General Issues and Misc.
Risk: medium.

  1. Noting that the function_evaluator code is fairly complex and the first true Rust microservice that would be introduced for Wikimedia projects
  2. The service_example seems to just be a "hello world" app right now? Loading http://0.0.0.0:5000/info just gives me the basic Json payload from the info endpoint defined by src/service/endpoints.rs.
  3. It might be nice to implement some basic fuzzing (via cargo-fuzz, etc.) for some of the code within executor.rs and executor_classes/mod.rs.
  4. I think we'll definitely want to engage a pentesting firm experienced with Rust as part of T373910, to further test the executor within a more production-like environment.
  5. Noting that, currently, there are three JS executor tests failing:
test executor_tests::test_javascript_add_with_type_converters ... FAILED
test executor_tests::test_javascript_add ... FAILED
test executor_tests::test_javascript_regexes ... FAILED

Thank you for this!

I've filed some tasks to address the things that we are currently equipped to handle. The task tree's root is here.

What else should the Abstract Wikipedia team do to follow up on this?

I've filed some tasks to address the things that we are currently equipped to handle. The task tree's root is here.

What else should the Abstract Wikipedia team do to follow up on this?

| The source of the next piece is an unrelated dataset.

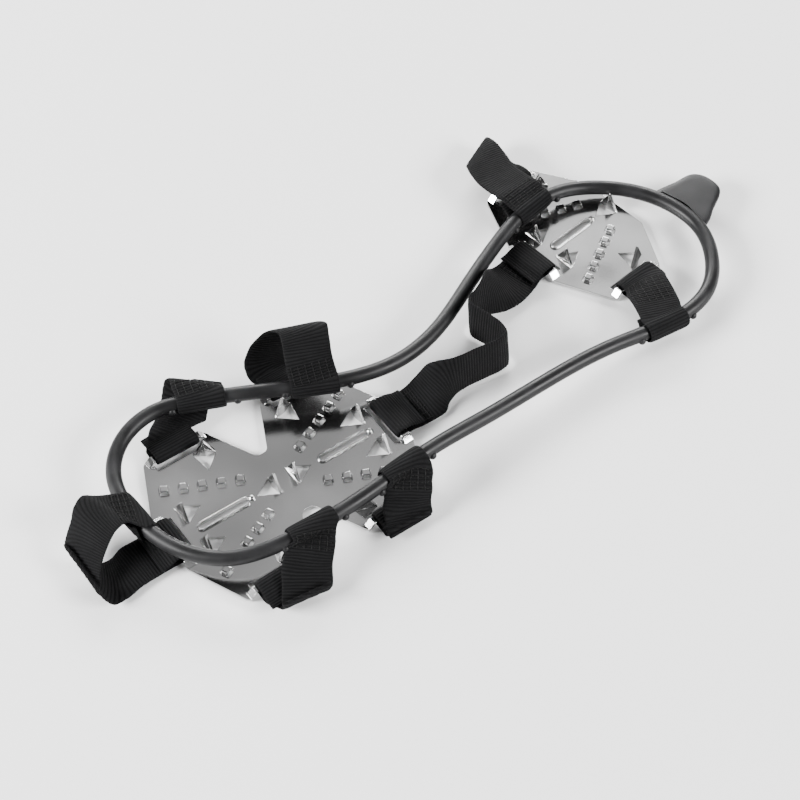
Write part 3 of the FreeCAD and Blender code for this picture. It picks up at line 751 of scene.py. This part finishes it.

That task tree looks pretty good to me. Getting clippy and semgrep's Rust rules running in CI for the evaluator and function-schemata codebases would be great - I'm happy to help with that. Those tools encompass a lot of obvious bad Rust patterns (unsafe, raw pointers, etc.) And then I do think once we can deploy this to a more production-like environment, testing the wasm execution and Rust's concurrency would probably be a good idea, though I still think an external pentesting firm with solid experience evaluating Rust services would be our best strategy there.

I think we can close this. We've captured all of the actionable findings separately.

sbassett moved this task from In Progress to Our Part Is Done on the secscrum board.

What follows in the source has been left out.